Philippe Bouteloup, musicien et formateur, est directeur de Musique et Santé depuis sa création en 1998. Il exerce dans différents cadres institutionnels auprès d’enfants, d’adolescents et d’adultes : écoles maternelles et élémentaires, conservatoires de musique, services de pédiatrie, de néonatologie et de pédopsychiatrie, crèches, Instituts Médico-Éducatifs…

Il enseigne aujourd’hui au Conservatoire National Supérieur de Musique et de Danse de Paris/Philharmonie de Paris et au Centre de Formation de Musiciens Intervenants, Faculté d’Aix-Marseille. 
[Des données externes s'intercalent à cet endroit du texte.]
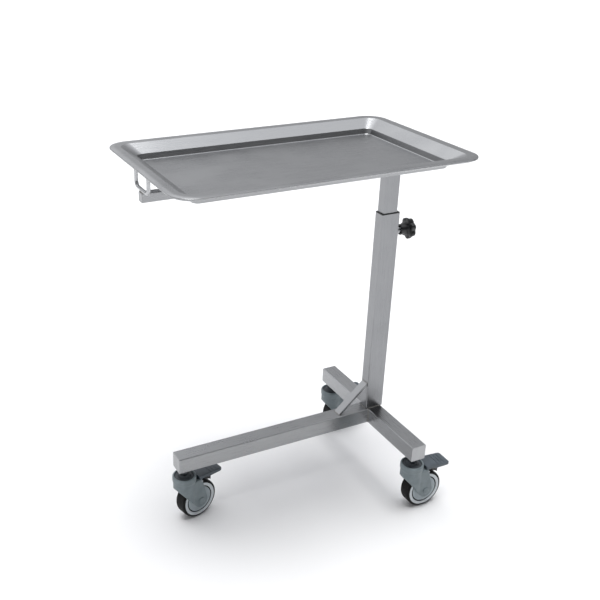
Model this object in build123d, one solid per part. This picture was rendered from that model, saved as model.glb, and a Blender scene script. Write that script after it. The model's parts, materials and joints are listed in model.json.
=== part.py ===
from build123d import *
import math
import os

# Instrument cart: a T-shaped base on three braked casters, a telescoping column with a clamp
# knob, and an overhung arm whose rod frame carries a lift-off tray.
# Millimetres, +Z up. Shapes are laid out from the column's axis: x = 0 and y = 0 on that axis,
# z = 0 on the floor, with the base leg and the tray reaching towards -X. The last step moves
# everything along X, so that the origin is under the middle of the whole cart.

# ---- driving dimensions -------------------------------------------------------------------
WHEEL_DIAMETER = 100
CASTER_HEIGHT = 150            # floor to the underside of the base tubes
BASE_TUBE = 40                 # square tube of the leg and the crossbeam
TUBE_WALL = 1.5
TUBE_CORNER = 2.5              # outside corner radius of every square or rectangular tube
LEG_LENGTH = 528               # from the crossbeam's face to the far end of the leg
CROSSBEAM_LENGTH = 425
END_PLATE = 2                  # welded plates that close the tubes

COLUMN_X, COLUMN_Y = 50, 30    # outer column, a rectangular tube
COLUMN_LENGTH = 530
INNER_X, INNER_Y = 40, 25      # telescoping column
INNER_SHIFT = -1.5             # the inner column runs closer to the wall opposite the clamp
INNER_LENGTH = 530
INNER_SHOWING = 107            # inner column between the bush and the arm, at rest
LIFT_UP, LIFT_DOWN = 270, 95   # travel of the column from rest
SHOE_HEIGHT, PLUG_HEIGHT = 12, 25   # nylon guide below and inside the inner column's end

ARM_TUBE = 20
ROD = 8                        # rod of the tray frame and its brackets
BRACKET_WIDTH = 72             # between the bracket's two upright centre lines
BRACKET_BEND = 12

TRAY_LENGTH, TRAY_WIDTH = 707, 426
TRAY_CENTRE = -262.5
TRAY_SHEET = 1.2
TRAY_CORNER = 48
RIM_ABOVE_ARM = 49.5           # top of the lip above the top of the arm
HEM_HEIGHT = 4.5               # turned-down edge of the lip
# Bends of the dish, from the lip down: inset from the tray's outline, depth, corner radius
LIP_WIDTH, LIP_CORNER = 23.5, 28
WALL_INSET, WALL_DROP, WALL_CORNER = 53, 18.5, 16
STEP_INSET, STEP_DROP, STEP_CORNER = 57, 31.5, 13
FRAME_INSET = 11               # rod frame's centre line inside the tray's outline
TRAY_GAP = 0.3                 # the lift-off tray clears the frame by this much

CLAMP_BELOW_TOP = 49           # clamp axis below the top of the outer column
CLAMP_PITCH = 1.5              # thread pitch of the clamp stud
CLAMP_TURN = 540               # degrees that the knob turns back from clamped
STUD_R = 5
BOSS_R, BOSS_LENGTH = 9, 9     # metal boss welded to the column
PAD_R, PAD_THICK = 7, 2
KNOB_HUB_R, HUB_LENGTH = 13, 20
HEAD_R, HEAD_LENGTH = 21, 15
LOBES, LOBE_R = 7, 6.5

CASTER_INSET = 20              # stem axis inside each tube end
STEM_R = 6                     # M12 stem
SOCKET_R = 13                  # threaded socket inside the tube
TRAIL = 34                     # wheel axle behind the swivel axis
SWIVEL_LEG, SWIVEL_NEAR, SWIVEL_FAR = 15, 0, 0
PEDAL_REACH = 100              # end of the brake pedal from the swivel axis
PEDAL_WIDTH = 45
PEDAL_TURN = 8                 # degrees down to the locked position

# ---- derived values -----------------------------------------------------------------------
FIT = 0.05                     # radial clearance of a running fit
GAP = 0.3                      # gap between parts that move past each other
BASE_TOP = CASTER_HEIGHT + BASE_TUBE
COLUMN_TOP = BASE_TOP + COLUMN_LENGTH
PRESS_FIT = 0.1                # play of a plug pushed into a tube
BORE_CORNER = TUBE_CORNER - TUBE_WALL - PRESS_FIT
BUSH_FLANGE = 2.5
BUSH_DEPTH = 34
ARM_BOTTOM = COLUMN_TOP + BUSH_FLANGE + INNER_SHOWING
ARM_TOP = ARM_BOTTOM + ARM_TUBE
RIM_TOP = ARM_TOP + RIM_ABOVE_ARM
TRAY_LEFT = TRAY_CENTRE - TRAY_LENGTH / 2
TRAY_RIGHT = TRAY_CENTRE + TRAY_LENGTH / 2
BRACKET_LEFT = TRAY_LEFT + FRAME_INSET
BRACKET_RIGHT = TRAY_RIGHT - FRAME_INSET
ARM_OVERHANG = 5               # arm end past the bracket's centre line
ARM_LEFT = BRACKET_LEFT - ARM_OVERHANG
ARM_RIGHT = BRACKET_RIGHT + ARM_OVERHANG
FRAME_Z = RIM_TOP - TRAY_SHEET - TRAY_GAP - ROD / 2
TRAY_FLOOR = RIM_TOP - STEP_DROP
CLAMP_Z = COLUMN_TOP - CLAMP_BELOW_TOP
WHEEL_R = WHEEL_DIAMETER / 2
LEG_END = -BASE_TUBE / 2 - LEG_LENGTH
ORIGIN_X = (TRAY_LEFT + PEDAL_REACH) / 2
CASTERS = {
    "leg": (LEG_END + CASTER_INSET, 0, SWIVEL_LEG),
    "near": (0, -CROSSBEAM_LENGTH / 2 + CASTER_INSET, SWIVEL_NEAR),
    "far": (0, CROSSBEAM_LENGTH / 2 - CASTER_INSET, SWIVEL_FAR),
}

nodes = {}


def upright(sketch, z0, z1):
    """Extrude a flat XY outline from height z0 to z1."""
    return Pos(0, 0, z0) * extrude(sketch, z1 - z0)


def disc(radius, z0, z1):
    return upright(Circle(radius), z0, z1)


def along_x(sketch, x0, x1):
    """Extrude an outline drawn in the YZ plane from x0 to x1."""
    return Pos(x0, 0, 0) * extrude(Plane.YZ * sketch, x1 - x0)


def along_y(sketch, y0, y1):
    """Extrude an outline drawn in XZ (x right, z up) from y0 to y1."""
    return Pos(0, y1, 0) * extrude(Plane.XZ * sketch, y1 - y0)


def tube_section(width, depth, wall=TUBE_WALL, corner=TUBE_CORNER):
    outside = RectangleRounded(width, depth, corner)
    inside = RectangleRounded(width - 2 * wall, depth - 2 * wall, corner - wall)
    return outside - inside


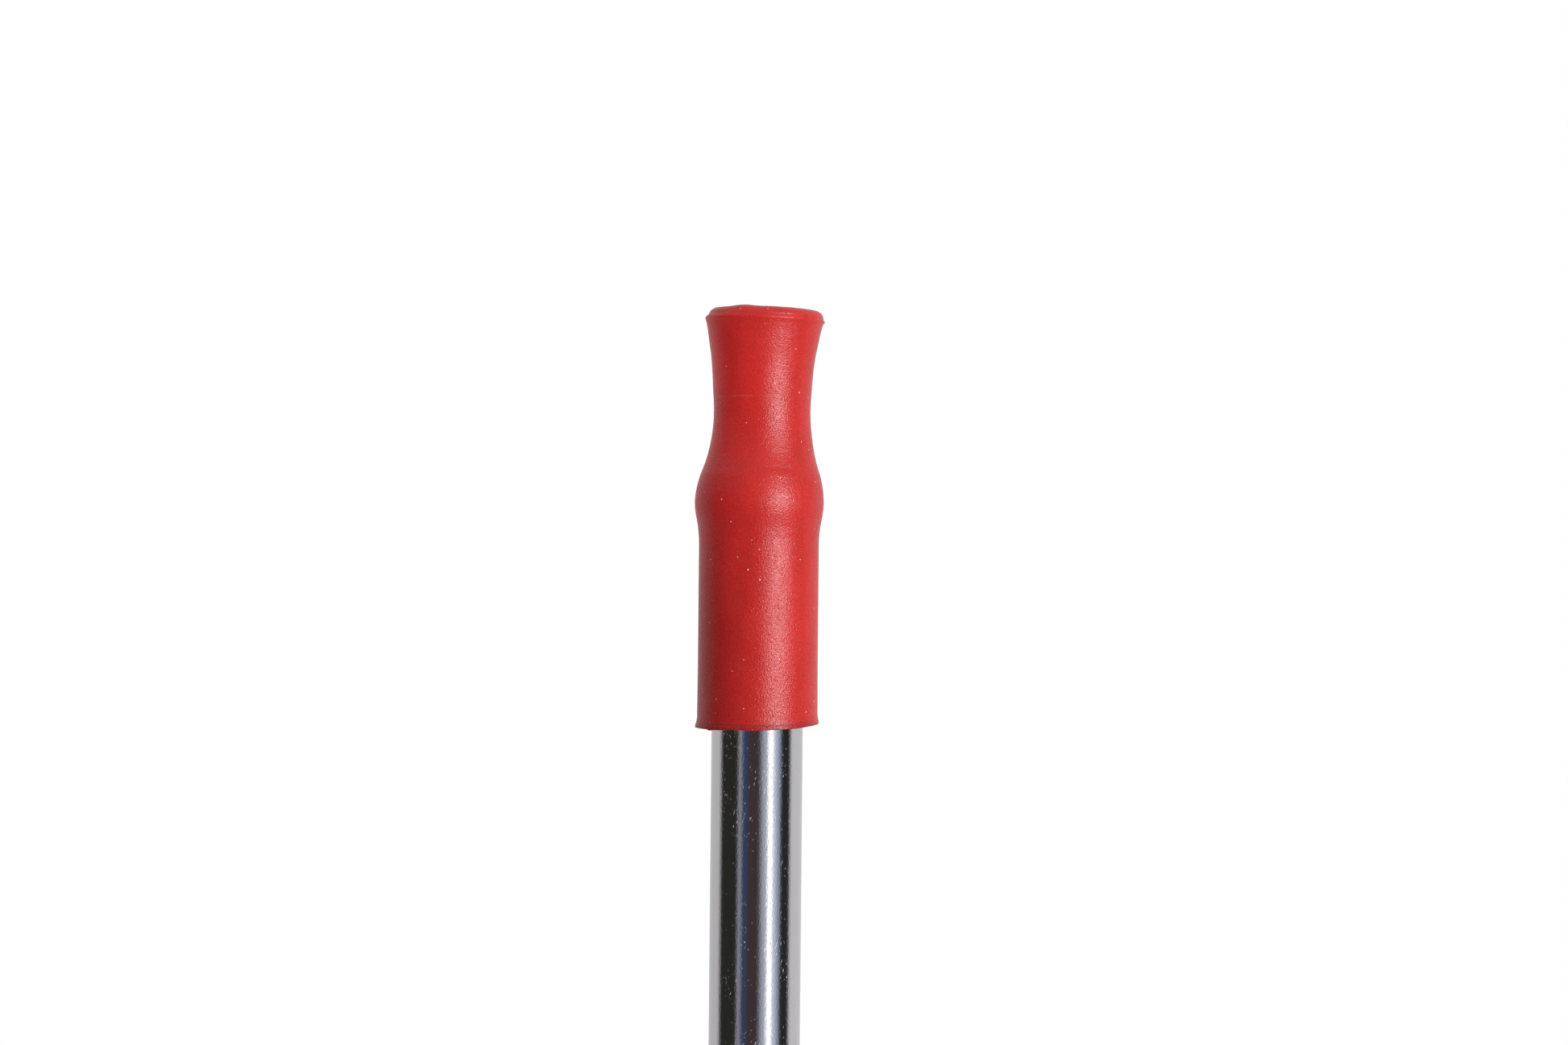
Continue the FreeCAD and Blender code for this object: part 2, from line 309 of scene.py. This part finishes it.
def tube_section():
    """The tube's thin wall, once round, with both of its ends rounded over as the CAD ends are."""
    rings = cad_rings("straw_tube")
    outer_radius, inner_radius = rings[:, 0].max(), rings[:, 0].min()
    bottom, top = rings[:, 1].min(), rings[:, 1].max()
    rounding = rings[np.isclose(rings[:, 0], outer_radius, atol=0.001 * MM), 1].min() - bottom
    corners = [
        (outer_radius - rounding, bottom + rounding, -90),
        (outer_radius - rounding, top - rounding, 0),
        (inner_radius + rounding, top - rounding, 90),
        (inner_radius + rounding, bottom + rounding, 180),
    ]
    chain = []
    for radius, height, first_deg in corners:
        for turn in np.radians(first_deg + np.linspace(0, 90, ARC_POINTS)):
            chain.append((radius + rounding * math.cos(turn), height + rounding * math.sin(turn)))
        if first_deg in (-90, 90):
            far = top - rounding if first_deg == -90 else bottom + rounding
            chain += [tuple(p) for p in straight(chain[-1], (chain[-1][0], far), TUBE_WALL_RINGS)[:-1]]
    return np.array(chain)


def tube_shape(radius, height, azimuth):
    """A drawn tube is straight and round but for a few microns of draw lines."""
    drawn = 0.0015 * MM * ripple(azimuth, 17, waves=24)
    radius = radius + drawn
    return np.column_stack([radius * np.sin(azimuth), -radius * np.cos(azimuth), height])


# ---------------------------------------------------------------- node helpers


def add_node(tree, kind, inputs=None, **settings):
    """Adds a shader node, and links or sets its inputs."""
    made = tree.nodes.new("ShaderNode" + kind)
    for name, value in settings.items():
        setattr(made, name, value)
    for name, value in (inputs or {}).items():
        if isinstance(value, bpy.types.NodeSocket):
            tree.links.new(value, made.inputs[name])
        else:
            made.inputs[name].default_value = value
    return made


def maths(tree, operation, *values):
    inputs = dict(enumerate(values))
    return add_node(tree, "Math", inputs, operation=operation).outputs[0]


def mix_colour(tree, factor, first, second):
    """first where factor is 0 and second where it is 1."""
    a, b = 6, 7  # the Mix node's colour sockets
    return add_node(tree, "Mix", {0: factor, a: first, b: second}, data_type="RGBA").outputs[2]


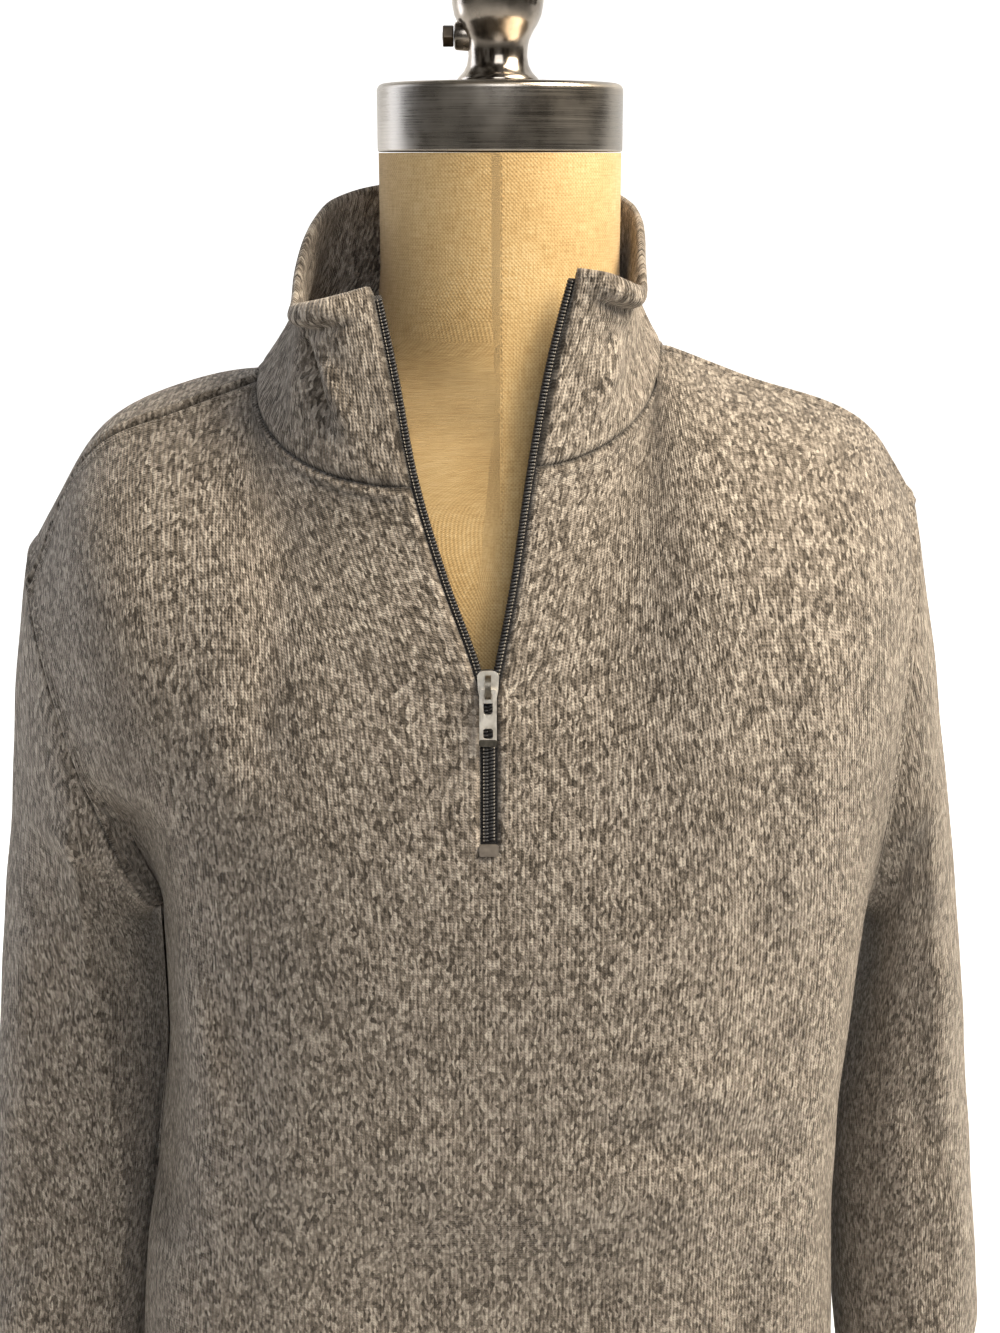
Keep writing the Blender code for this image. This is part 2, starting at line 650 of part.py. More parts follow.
def build_shell(name, grid, normal, thickness, present, wrap, flip, paint_name):
    rows, columns = grid.shape[:2]
    thickness = np.broadcast_to(thickness, (rows, columns))[..., None]
    outer = (grid + normal * thickness / 2).reshape(-1, 3)
    inner = (grid - normal * thickness / 2).reshape(-1, 3)
    faces = shell_faces(rows, columns, present, wrap)
    if flip:
        faces = [face[::-1] for face in faces]
    points = np.vstack([outer, inner])
    used = sorted({corner for face in faces for corner in face})
    renumber = {old: new for new, old in enumerate(used)}
    faces = [[renumber[corner] for corner in face] for face in faces]
    return add_mesh(name, points[used], faces, paint_name)


def garment_pieces():
    pieces = {}
    for name, grid in body_grids().items():
        present = np.ones((grid.shape[0] - 1, grid.shape[1] - 1), bool)
        if name == "front_panel":
            present[SKIRT_ROWS + SLIT_ROW:, PANEL_COLUMNS] = False
        pieces[name] = {"grid": grid, "present": present, "wrap": False,
                        "flip": name == "back_panel", "seams": ("high", "sides")}
    for side in ("left", "right"):
        grid = sleeve_grid(side)
        whole = np.ones((len(grid) - 1, grid.shape[1]), bool)
        pieces["sleeve_" + WEARER[side]] = {"grid": grid, "present": whole,
                                            "wrap": True, "flip": side == "right", "seams": ("low",)}
    grid = collar_grid()
    pieces["collar"] = {"grid": grid, "present": np.ones((grid.shape[0] - 1, grid.shape[1] - 1), bool),
                        "wrap": False, "flip": True, "seams": ("low",)}
    return pieces


def build_garment():
    pieces = garment_pieces()
    share_normals(pieces)
    for name, piece in pieces.items():
        thickness = CLOTH
        if name == "collar":
            rows = np.linspace(0, 1, COLLAR_ROWS + 1)[:, None]
            thickness = COLLAR_CLOTH * np.interp(rows, [0, 0.12, 0.9, 1.0], [0.42, 1.0, 1.0, 0.45])
        build_shell(name, pull_back(piece), piece["normal"], thickness, piece["present"],
                    piece["wrap"], piece["flip"], "knit")
    return pieces


# ---- zip ----

def edge_stations(pieces, side):
    """Points down the cloth's front edge, from the slit's foot to the top of the collar."""
    panel, collar = pieces["front_panel"], pieces["collar"]
    column = PANEL_COLUMNS if side == "left" else PANEL_COLUMNS + 1
    beside = column + SIDES[side]["sign"]
    first, second = (0, 1) if side == "left" else (-1, -2)
    rows = []
    for piece, here, there in ((panel, column, beside), (collar, first, second)):
        points, normals = piece["grid"][:, here], piece["normal"][:, here]
        away = piece["grid"][:, there] - points
        away = unit(away - (away * normals).sum(-1, keepdims=True) * normals)
        rows.append(np.concatenate([points, away, normals], axis=1))
    return rows[0][SKIRT_ROWS + SLIT_ROW - 1:], rows[1]


def station(rows, height):
    return np.array([np.interp(height, rows[:, 2], rows[:, column]) for column in range(9)])


def zip_stations(pieces, side, foot):
    """Rows of edge point, direction away from the zip, normal, tape reach and tape depth."""
    on_panel, on_collar = edge_stations(pieces, side)
    under = CLOTH / 2 + TAPE_GAP + TAPE / 2
    top = on_panel[-1, 2]
    found = []
    for height in (foot, *[z for z in on_panel[:, 2] if foot + 3 * MM < z < top - 9 * MM], top - 7 * MM):
        found.append((*station(on_panel, height), TAPE_REACH, -under))
    found.append((*station(on_panel, top - 3 * MM), -0.4 * MM, -under))
    collar_top = on_collar[-1, 2]
    for row in on_collar[1:-1]:
        found.append((*row, -0.4 * MM, 0.0))
    found.append((*station(on_collar, collar_top - 1.5 * MM), -0.4 * MM, 0.0))
    return np.array(found)


def strip(name, middle, across, normals, left, right, thickness, paint_name):
    """A strip along a line, from left to right of it, centred on the line's depth."""
    grid = np.stack([middle + across * left[:, None], middle + across * ((left + right) / 2)[:, None],
                     middle + across * right[:, None]], axis=1)
    facing = np.repeat(normals[:, None], 3, axis=1)
    present = np.ones((len(middle) - 1, 2), bool)
    turned = np.dot(np.cross(across[0], middle[1] - middle[0]), normals[0]) < 0
    return build_shell(name, grid, facing, thickness, present, False, turned, paint_name)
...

Il est impliqué dans la formation de musiciens d’ensemble orchestraux qui souhaitent intervenir dans le monde de la santé (Orchestre National de France, Ensemble Accentus, Centre de Musique de Chambre de Paris, Orchestre National des Pays de la Loire, Orchestre National d’Ile de France, Orchestre National de Lyon…). 

Il a publié aux Éditions Erès : « Des musiciens et des bébés » et « La musique et l’enfant à l’hôpital ».

Son dernier disque pour le jeune public « Ti-Train » a obtenu le Prix Coup de Cœur de l’Académie Charles Cros. Il a fait l’objet d’un spectacle et d’une tournée en France.

Il a été fait Chevalier dans l’ordre des Arts et des Lettres par Mme Catherine Tasca, ministre de la Culture et de la Communication.

[1] Jean Lombard, Bernard Vandewalle, Philosophie de l’hôpital, L’Harmattan, 2007, p.7.

[2] Ibid., p.110.

[3] Sur le plan international, voir le travail de Costanza Preti : Music in hospitals: Defining an emerging activity, The Second International Conference on Music Communication Science, 3-4 Décembre 2009, Sydney, Australie, p.  9-82.

[4] Caroline Simonds, Bernie Warren, Le Rire Médecin, Journal du Docteur Girafe, Albin Michel, 2001, p. 150.